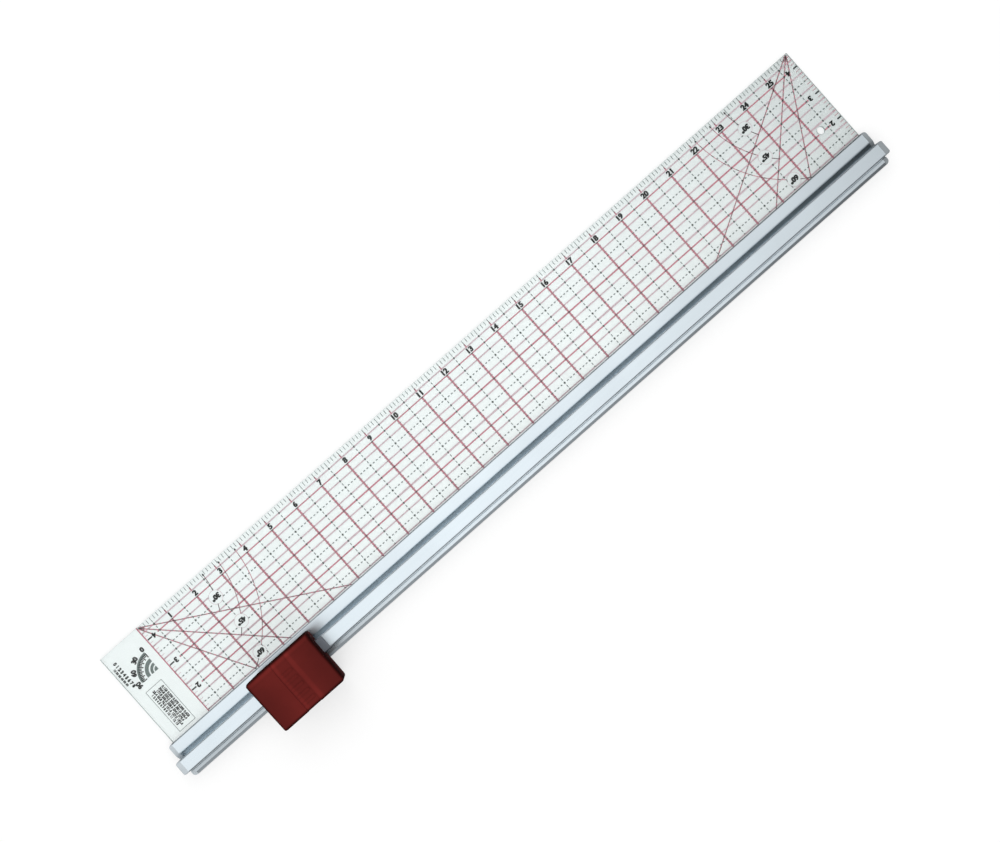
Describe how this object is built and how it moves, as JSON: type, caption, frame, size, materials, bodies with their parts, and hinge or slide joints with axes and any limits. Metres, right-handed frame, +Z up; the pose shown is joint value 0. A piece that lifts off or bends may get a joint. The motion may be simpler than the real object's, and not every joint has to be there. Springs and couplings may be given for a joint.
{
  "type": "rotary cutting ruler",
  "caption": "Long clear graduated ruler bonded to a metal rail; a sprung press-down slider on the rail carries a round blade along its cutting edge.",
  "frame": {"origin": "centre of the bounding box, on the table that the ruler lies on", "axes": "+X along the ruler towards its high numbers, +Y from the cutting edge towards the plate's far edge, +Z up from the table"},
  "size_m": [0.7074, 0.1322, 0.038],
  "materials": {
    "clear_acrylic": "clear, glossy, printed with red and black lines",
    "rail_aluminium": "satin anodised",
    "cap_grey": "matt",
    "bond_tape": "translucent",
    "grip_rubber": "matt",
    "cover_red": "semi-gloss, finely grained",
    "carriage_grey": "matt",
    "blade_steel": "ground",
    "plated_steel": "zinc plated"
  },
  "bodies": {
    "ruler": {"ruler_plate": "clear_acrylic", "bonding_strip": "bond_tape", "rail": "rail_aluminium", "grip_strip": "grip_rubber", "left_end_cap": "cap_grey", "right_end_cap": "cap_grey", "left_cap_screw": "plated_steel", "right_cap_screw": "plated_steel"},
    "carriage": {"carriage": "carriage_grey", "blade_guard": "carriage_grey", "left_guard_screw": "plated_steel", "right_guard_screw": "plated_steel", "left_spring": "plated_steel", "right_spring": "plated_steel"},
    "press_head": {"press_cover": "cover_red", "blade_holder": "carriage_grey", "axle_bolt": "plated_steel", "inner_washer": "plated_steel", "outer_washer": "plated_steel", "axle_nut": "carriage_grey", "left_cover_screw": "plated_steel", "right_cover_screw": "plated_steel", "left_holder_screw": "plated_steel", "right_holder_screw": "plated_steel"},
    "blade": {"rotary_blade": "blade_steel"}
  },
  "joints": [
    {"name": "slider_travel", "type": "slide", "parent": "ruler", "child": "carriage", "axis": [1, 0, 0], "range_m": [-0.0856, 0.5655]},
    {"name": "blade_press", "type": "slide", "parent": "carriage", "child": "press_head", "axis": [0, 0, -1], "range_m": [0, 0.0024], "stiffness_N_per_m": 3300, "springref_m": -0.0015, "deforming": ["left_spring", "right_spring"]},
    {"name": "blade_spin", "type": "hinge", "parent": "press_head", "child": "blade", "pos_m": [-0.2401, -0.0488, 0.016], "axis": [0, 1, 0], "continuous": true}
  ]
}
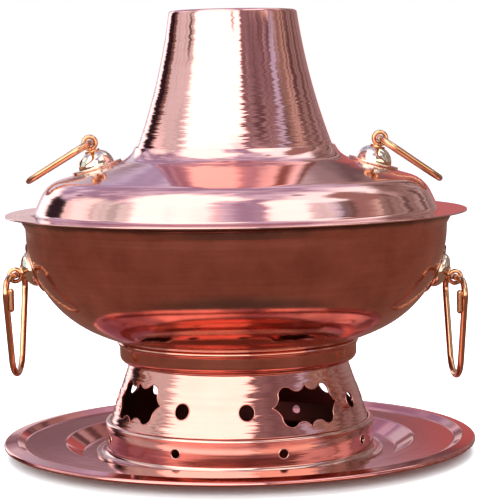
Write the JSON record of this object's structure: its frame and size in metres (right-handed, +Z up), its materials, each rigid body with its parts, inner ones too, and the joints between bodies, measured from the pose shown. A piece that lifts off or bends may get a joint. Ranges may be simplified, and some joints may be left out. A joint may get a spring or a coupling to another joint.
{
  "type": "chimney hot pot",
  "caption": "Spun copper charcoal hot pot with a central furnace chimney, a domed ring lid, ring handles, a pierced stand and a round tray.",
  "frame": {"origin": "centre of the tray's underside, on the axis of the chimney", "axes": "+Z up along the chimney's axis, -Y towards the viewer of the picture, +X to the viewer's right through the ring handles"},
  "size_m": [0.33, 0.3299, 0.3082],
  "materials": {
    "polished_copper": "polished copper sheet",
    "brushed_copper": "copper sheet brushed round the axis",
    "satin_copper": "dark satin copper",
    "mirror_brass": "mirror-polished brass",
    "warm_brass": "rubbed brass wire",
    "cast_iron": "rough cast iron"
  },
  "bodies": {
    "tray": {"tray": "polished_copper"},
    "pot": {"base_band": "brushed_copper", "stand_skirt": "brushed_copper", "foot_ring": "satin_copper", "bowl": "satin_copper", "furnace_chimney": "brushed_copper", "fire_grate": "cast_iron", "bowl_left_plate": "mirror_brass", "bowl_left_boss": "mirror_brass", "bowl_left_eye": "warm_brass", "bowl_left_nut": "warm_brass", "bowl_right_plate": "mirror_brass", "bowl_right_boss": "mirror_brass", "bowl_right_eye": "warm_brass", "bowl_right_nut": "warm_brass"},
    "lid": {"lid": "polished_copper", "lid_left_plate": "mirror_brass", "lid_left_boss": "mirror_brass", "lid_left_eye": "warm_brass", "lid_left_nut": "warm_brass", "lid_right_plate": "mirror_brass", "lid_right_boss": "mirror_brass", "lid_right_eye": "warm_brass", "lid_right_nut": "warm_brass"},
    "bowl_left_ring": {"bowl_left_ring": "warm_brass"},
    "bowl_right_ring": {"bowl_right_ring": "warm_brass"},
    "lid_left_ring": {"lid_left_ring": "warm_brass"},
    "lid_right_ring": {"lid_right_ring": "warm_brass"}
  },
  "joints": [
    {"name": "pot_lift", "type": "slide", "parent": "tray", "child": "pot", "axis": [0, 0, 1], "range_m": [0, 0.12]},
    {"name": "lid_lift", "type": "slide", "parent": "pot", "child": "lid", "axis": [0, 0, 1], "range_m": [0, 0.16]},
    {"name": "bowl_left_ring_swing", "type": "hinge", "parent": "pot", "child": "bowl_left_ring", "pos_m": [-0.15523, 0, 0.1264], "axis": [0.1219, 0.9925, 0], "range_deg": [-45, 150]},
    {"name": "lid_left_ring_swing", "type": "hinge", "parent": "lid", "child": "lid_left_ring", "pos_m": [-0.10103, 0, 0.21817], "axis": [0, 1, 0], "range_deg": [0, 165]},
    {"name": "bowl_right_ring_swing", "type": "hinge", "parent": "pot", "child": "bowl_right_ring", "pos_m": [0.15266, 0, 0.12015], "axis": [0.1219, -0.9925, 0], "range_deg": [-45, 150]},
    {"name": "lid_right_ring_swing", "type": "hinge", "parent": "lid", "child": "lid_right_ring", "pos_m": [0.10103, 0, 0.21817], "axis": [0, -1, 0], "range_deg": [0, 165]}
  ]
}
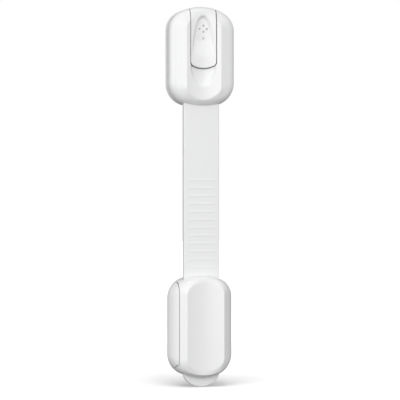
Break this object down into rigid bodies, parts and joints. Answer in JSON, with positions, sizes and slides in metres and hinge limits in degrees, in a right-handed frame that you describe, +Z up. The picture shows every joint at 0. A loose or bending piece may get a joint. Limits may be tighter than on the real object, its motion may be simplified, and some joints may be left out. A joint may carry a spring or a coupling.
{
  "type": "cabinet safety lock",
  "caption": "Adjustable strap lock for cupboard doors: a push-up release latch and a lidded anchor pad, both with adhesive backs, joined by a flexible ridged strap.",
  "frame": {"origin": "centre of the anchor's adhesive face", "axes": "+Z up along the strap from the anchor to the latch, -Y out of the visible fronts, +Y into the surface the pads are stuck to, +X to the right seen from the front"},
  "size_m": [0.036, 0.0158, 0.2013],
  "materials": {
    "shell_white": "satin-gloss moulded plastic",
    "button_white": "satin-gloss moulded plastic",
    "strap_white": "satin flexible moulded plastic",
    "inner_plastic": "plain moulded plastic",
    "steel": "zinc-plated",
    "spring_steel": "drawn wire",
    "foam_tape": "closed-cell foam tape"
  },
  "bodies": {
    "anchor": {"anchor_base": "shell_white", "anchor_adhesive": "foam_tape", "lid_hinge_pin": "steel"},
    "lid": {"anchor_lid": "shell_white", "grip_comb": "inner_plastic"},
    "strap_tail": {"strap_tail": "strap_white"},
    "strap_segment_1": {"strap_segment_1": "strap_white"},
    "strap_segment_2": {"strap_segment_2": "strap_white"},
    "strap_segment_3": {"strap_segment_3": "strap_white"},
    "strap_segment_4": {"strap_segment_4": "strap_white"},
    "latch": {"strap_head": "strap_white", "latch_cover": "shell_white", "latch_floor": "shell_white", "latch_screws": "steel", "catch_spring": "spring_steel", "button_spring": "spring_steel"},
    "button": {"release_button": "button_white", "button_slider": "inner_plastic"},
    "door_plate": {"latch_base": "shell_white", "latch_adhesive": "foam_tape"}
  },
  "joints": [
    {"name": "lid_swing", "type": "hinge", "parent": "anchor", "child": "lid", "pos_m": [0.0158, -0.0032, 0], "axis": [0, 0, 1], "range_deg": [0, 110]},
    {"name": "strap_slide", "type": "slide", "parent": "anchor", "child": "strap_tail", "axis": [0, 0, 1], "range_m": [-0.042, 0.0168]},
    {"name": "strap_bend_1", "type": "hinge", "parent": "strap_tail", "child": "strap_segment_1", "pos_m": [0, -0.007, 0.0714], "axis": [1, 0, 0], "range_deg": [-18, 18], "stiffness_Nm_per_rad": 0.4},
    {"name": "strap_bend_2", "type": "hinge", "parent": "strap_segment_1", "child": "strap_segment_2", "pos_m": [0, -0.007, 0.0804], "axis": [1, 0, 0], "range_deg": [-18, 18], "stiffness_Nm_per_rad": 0.4},
    {"name": "strap_bend_3", "type": "hinge", "parent": "strap_segment_2", "child": "strap_segment_3", "pos_m": [0, -0.007, 0.0894], "axis": [1, 0, 0], "range_deg": [-18, 18], "stiffness_Nm_per_rad": 0.4},
    {"name": "strap_bend_4", "type": "hinge", "parent": "strap_segment_3", "child": "strap_segment_4", "pos_m": [0, -0.007, 0.0984], "axis": [1, 0, 0], "range_deg": [-18, 18], "stiffness_Nm_per_rad": 0.4},
    {"name": "strap_bend_5", "type": "hinge", "parent": "strap_segment_4", "child": "latch", "pos_m": [0, -0.007, 0.1074], "axis": [1, 0, 0], "range_deg": [-18, 18], "stiffness_Nm_per_rad": 0.4},
    {"name": "button_slide", "type": "slide", "parent": "latch", "child": "button", "axis": [0, 0, 1], "range_m": [0, 0.004], "stiffness_N_per_m": 300, "springref_m": -0.003, "deforming": ["button_spring", "catch_spring"]},
    {"name": "base_release", "type": "slide", "parent": "latch", "child": "door_plate", "axis": [0, 1, 0], "range_m": [0, 0.012]}
  ]
}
____________
WRITTEN PROBLEM:
Where a line holds the string "pose", copy that line.

EXPECTED ANSWER:
Describe how this object is built and how it moves, as JSON: type, caption, frame, size, materials, bodies with their parts, and hinge or slide joints with axes and any limits. Metres, right-handed frame, +Z up; the pose shown is joint value 0. A piece that lifts off or bends may get a joint. The motion may be simpler than the real object's, and not every joint has to be there. Springs and couplings may be given for a joint.
Write the JSON record of this object's structure: its frame and size in metres (right-handed, +Z up), its materials, each rigid body with its parts, inner ones too, and the joints between bodies, measured from the pose shown. A piece that lifts off or bends may get a joint. Ranges may be simplified, and some joints may be left out. A joint may get a spring or a coupling to another joint.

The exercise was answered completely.